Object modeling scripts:
= = =
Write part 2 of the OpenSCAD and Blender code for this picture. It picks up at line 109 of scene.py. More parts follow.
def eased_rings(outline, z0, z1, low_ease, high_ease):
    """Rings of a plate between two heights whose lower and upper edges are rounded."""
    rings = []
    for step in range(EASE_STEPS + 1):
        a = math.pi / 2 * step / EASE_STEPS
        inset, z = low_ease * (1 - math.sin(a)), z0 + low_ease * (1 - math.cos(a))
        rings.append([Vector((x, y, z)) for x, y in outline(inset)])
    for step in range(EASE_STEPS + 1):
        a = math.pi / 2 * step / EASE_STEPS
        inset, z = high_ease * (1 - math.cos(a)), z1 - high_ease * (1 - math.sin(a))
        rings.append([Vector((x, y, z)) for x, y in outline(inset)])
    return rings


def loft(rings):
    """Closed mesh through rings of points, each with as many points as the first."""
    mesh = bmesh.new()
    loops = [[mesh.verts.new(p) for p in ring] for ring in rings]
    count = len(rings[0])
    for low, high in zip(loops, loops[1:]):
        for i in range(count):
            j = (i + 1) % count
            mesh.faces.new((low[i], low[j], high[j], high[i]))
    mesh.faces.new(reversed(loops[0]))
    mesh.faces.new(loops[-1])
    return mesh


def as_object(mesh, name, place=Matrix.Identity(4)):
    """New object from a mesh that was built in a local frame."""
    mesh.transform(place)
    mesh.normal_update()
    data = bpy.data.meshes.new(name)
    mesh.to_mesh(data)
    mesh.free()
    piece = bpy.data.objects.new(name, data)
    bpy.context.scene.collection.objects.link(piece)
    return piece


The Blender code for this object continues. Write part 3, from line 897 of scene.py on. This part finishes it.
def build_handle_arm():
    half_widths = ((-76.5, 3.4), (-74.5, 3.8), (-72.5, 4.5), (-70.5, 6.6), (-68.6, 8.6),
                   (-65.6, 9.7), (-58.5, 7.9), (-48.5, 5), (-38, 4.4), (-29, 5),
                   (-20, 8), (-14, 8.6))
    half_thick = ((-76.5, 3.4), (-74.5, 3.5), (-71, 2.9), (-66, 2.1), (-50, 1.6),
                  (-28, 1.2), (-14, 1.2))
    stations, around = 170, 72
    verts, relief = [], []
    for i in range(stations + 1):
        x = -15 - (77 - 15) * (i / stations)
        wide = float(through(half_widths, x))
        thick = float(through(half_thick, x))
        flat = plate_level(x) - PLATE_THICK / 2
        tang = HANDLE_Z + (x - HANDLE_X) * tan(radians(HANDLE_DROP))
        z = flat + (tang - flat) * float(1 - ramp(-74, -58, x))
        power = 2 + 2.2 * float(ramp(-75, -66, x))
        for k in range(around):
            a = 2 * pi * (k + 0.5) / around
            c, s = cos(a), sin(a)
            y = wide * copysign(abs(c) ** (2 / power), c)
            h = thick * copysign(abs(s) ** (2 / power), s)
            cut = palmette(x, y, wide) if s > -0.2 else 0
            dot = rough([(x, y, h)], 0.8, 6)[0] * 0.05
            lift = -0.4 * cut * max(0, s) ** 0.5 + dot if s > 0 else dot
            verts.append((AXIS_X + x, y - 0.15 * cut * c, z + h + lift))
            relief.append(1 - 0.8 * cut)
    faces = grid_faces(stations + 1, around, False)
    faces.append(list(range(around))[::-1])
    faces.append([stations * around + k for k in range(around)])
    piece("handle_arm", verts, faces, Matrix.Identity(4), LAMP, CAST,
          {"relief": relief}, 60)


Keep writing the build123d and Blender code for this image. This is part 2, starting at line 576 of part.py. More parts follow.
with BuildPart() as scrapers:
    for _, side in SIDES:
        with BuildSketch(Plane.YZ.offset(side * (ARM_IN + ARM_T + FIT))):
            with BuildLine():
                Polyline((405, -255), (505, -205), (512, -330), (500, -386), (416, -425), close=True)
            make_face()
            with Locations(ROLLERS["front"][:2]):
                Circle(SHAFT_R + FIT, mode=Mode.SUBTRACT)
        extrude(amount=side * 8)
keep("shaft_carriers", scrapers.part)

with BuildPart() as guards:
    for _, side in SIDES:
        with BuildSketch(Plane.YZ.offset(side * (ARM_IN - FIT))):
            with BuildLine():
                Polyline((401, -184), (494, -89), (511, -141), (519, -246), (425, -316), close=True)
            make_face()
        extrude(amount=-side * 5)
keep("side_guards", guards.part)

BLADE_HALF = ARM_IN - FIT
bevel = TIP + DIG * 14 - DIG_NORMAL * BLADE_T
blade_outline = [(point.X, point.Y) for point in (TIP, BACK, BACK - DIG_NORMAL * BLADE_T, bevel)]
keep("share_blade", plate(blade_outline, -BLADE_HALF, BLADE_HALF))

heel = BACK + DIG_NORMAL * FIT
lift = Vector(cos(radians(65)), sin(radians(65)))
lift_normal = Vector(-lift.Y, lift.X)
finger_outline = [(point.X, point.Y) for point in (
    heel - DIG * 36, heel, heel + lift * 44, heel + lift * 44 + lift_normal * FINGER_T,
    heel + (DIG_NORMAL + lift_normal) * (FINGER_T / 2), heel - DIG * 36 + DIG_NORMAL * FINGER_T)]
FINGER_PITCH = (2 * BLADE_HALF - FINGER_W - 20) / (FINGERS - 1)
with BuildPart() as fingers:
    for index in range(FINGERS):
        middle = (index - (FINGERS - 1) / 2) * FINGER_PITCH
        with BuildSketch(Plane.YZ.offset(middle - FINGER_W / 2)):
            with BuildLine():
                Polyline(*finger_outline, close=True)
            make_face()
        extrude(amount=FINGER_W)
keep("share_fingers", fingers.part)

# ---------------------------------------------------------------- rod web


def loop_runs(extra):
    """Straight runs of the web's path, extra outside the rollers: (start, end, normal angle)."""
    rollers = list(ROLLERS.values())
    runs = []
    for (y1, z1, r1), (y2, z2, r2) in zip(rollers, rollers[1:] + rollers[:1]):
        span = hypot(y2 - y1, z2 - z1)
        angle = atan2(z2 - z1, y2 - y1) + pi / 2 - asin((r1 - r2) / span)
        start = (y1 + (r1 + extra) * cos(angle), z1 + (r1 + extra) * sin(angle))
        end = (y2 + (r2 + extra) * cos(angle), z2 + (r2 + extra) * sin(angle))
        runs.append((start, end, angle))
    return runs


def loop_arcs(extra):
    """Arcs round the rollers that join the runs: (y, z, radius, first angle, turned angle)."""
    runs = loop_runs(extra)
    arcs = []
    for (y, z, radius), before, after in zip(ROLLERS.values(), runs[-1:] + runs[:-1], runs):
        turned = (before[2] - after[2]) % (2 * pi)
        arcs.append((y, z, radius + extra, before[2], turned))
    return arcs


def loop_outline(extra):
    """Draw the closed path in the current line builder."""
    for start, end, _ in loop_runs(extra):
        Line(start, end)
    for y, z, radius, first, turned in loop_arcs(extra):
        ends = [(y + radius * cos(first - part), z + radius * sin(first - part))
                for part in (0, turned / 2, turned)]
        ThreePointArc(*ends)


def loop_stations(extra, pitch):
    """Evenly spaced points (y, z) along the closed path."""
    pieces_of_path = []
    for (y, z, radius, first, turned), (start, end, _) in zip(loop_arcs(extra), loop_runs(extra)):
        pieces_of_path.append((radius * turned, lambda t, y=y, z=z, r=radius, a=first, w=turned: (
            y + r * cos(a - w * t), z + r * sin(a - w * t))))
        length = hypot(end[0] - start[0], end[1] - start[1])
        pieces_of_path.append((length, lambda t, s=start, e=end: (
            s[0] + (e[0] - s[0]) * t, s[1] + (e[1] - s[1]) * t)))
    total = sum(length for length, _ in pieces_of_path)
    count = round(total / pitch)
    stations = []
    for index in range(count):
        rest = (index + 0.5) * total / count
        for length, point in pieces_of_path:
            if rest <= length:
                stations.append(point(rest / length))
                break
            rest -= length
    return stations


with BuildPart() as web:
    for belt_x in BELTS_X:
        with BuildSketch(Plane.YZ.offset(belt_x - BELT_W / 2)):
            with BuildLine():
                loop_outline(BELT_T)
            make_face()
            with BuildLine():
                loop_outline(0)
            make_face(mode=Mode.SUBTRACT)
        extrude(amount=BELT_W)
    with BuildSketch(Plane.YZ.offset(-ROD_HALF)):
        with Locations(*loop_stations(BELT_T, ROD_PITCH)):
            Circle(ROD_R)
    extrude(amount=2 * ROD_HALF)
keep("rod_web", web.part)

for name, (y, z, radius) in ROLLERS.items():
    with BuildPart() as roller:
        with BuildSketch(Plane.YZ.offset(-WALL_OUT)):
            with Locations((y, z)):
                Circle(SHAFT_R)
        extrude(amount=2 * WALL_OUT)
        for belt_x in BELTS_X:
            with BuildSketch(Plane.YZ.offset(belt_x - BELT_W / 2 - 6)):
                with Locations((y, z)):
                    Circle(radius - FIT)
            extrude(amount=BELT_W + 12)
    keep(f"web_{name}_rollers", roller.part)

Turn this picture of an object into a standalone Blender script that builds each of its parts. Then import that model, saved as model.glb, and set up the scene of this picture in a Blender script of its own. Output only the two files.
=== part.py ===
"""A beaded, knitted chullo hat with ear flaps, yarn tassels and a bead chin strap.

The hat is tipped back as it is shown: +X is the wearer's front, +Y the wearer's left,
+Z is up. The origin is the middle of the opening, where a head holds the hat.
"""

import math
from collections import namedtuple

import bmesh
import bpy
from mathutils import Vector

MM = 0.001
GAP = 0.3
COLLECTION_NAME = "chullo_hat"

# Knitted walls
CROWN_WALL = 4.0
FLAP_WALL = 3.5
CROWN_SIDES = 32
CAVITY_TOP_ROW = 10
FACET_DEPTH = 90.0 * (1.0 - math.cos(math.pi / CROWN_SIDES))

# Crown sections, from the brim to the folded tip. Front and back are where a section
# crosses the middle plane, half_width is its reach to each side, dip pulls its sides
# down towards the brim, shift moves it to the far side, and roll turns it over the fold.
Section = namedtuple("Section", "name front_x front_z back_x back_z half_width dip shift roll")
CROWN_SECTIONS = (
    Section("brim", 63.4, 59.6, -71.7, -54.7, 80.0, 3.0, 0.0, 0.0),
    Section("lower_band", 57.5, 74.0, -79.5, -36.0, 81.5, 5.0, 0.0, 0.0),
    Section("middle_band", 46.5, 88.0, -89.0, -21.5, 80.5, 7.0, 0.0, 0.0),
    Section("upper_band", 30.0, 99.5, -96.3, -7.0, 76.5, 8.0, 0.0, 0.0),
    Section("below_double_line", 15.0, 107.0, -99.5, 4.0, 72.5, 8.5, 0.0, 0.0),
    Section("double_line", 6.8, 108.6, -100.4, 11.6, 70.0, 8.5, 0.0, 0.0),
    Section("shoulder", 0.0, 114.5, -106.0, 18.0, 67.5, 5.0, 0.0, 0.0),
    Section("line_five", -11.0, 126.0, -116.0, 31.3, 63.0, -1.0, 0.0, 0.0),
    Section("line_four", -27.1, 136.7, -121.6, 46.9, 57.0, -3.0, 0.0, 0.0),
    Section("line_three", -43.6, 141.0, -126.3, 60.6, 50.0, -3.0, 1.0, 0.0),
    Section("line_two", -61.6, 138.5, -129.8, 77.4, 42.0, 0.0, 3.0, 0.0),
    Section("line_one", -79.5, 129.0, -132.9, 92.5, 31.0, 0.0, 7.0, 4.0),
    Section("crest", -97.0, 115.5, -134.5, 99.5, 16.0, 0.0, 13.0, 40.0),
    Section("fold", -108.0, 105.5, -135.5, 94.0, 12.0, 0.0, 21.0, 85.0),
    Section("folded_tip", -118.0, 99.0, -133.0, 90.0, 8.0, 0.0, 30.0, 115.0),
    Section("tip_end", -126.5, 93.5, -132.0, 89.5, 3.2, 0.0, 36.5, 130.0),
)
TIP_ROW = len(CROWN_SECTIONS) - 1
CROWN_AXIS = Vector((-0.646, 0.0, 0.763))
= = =
Quote exactly the stretch of lines above that starts at the first one and ends at the line with "return piece", and nothing beyond it.

Write part 2 of the OpenSCAD and Blender code for this picture. It picks up at line 109 of scene.py. More parts follow.
def eased_rings(outline, z0, z1, low_ease, high_ease):
    """Rings of a plate between two heights whose lower and upper edges are rounded."""
    rings = []
    for step in range(EASE_STEPS + 1):
        a = math.pi / 2 * step / EASE_STEPS
        inset, z = low_ease * (1 - math.sin(a)), z0 + low_ease * (1 - math.cos(a))
        rings.append([Vector((x, y, z)) for x, y in outline(inset)])
    for step in range(EASE_STEPS + 1):
        a = math.pi / 2 * step / EASE_STEPS
        inset, z = high_ease * (1 - math.cos(a)), z1 - high_ease * (1 - math.sin(a))
        rings.append([Vector((x, y, z)) for x, y in outline(inset)])
    return rings


def loft(rings):
    """Closed mesh through rings of points, each with as many points as the first."""
    mesh = bmesh.new()
    loops = [[mesh.verts.new(p) for p in ring] for ring in rings]
    count = len(rings[0])
    for low, high in zip(loops, loops[1:]):
        for i in range(count):
            j = (i + 1) % count
            mesh.faces.new((low[i], low[j], high[j], high[i]))
    mesh.faces.new(reversed(loops[0]))
    mesh.faces.new(loops[-1])
    return mesh


def as_object(mesh, name, place=Matrix.Identity(4)):
    """New object from a mesh that was built in a local frame."""
    mesh.transform(place)
    mesh.normal_update()
    data = bpy.data.meshes.new(name)
    mesh.to_mesh(data)
    mesh.free()
    piece = bpy.data.objects.new(name, data)
    bpy.context.scene.collection.objects.link(piece)
    return piece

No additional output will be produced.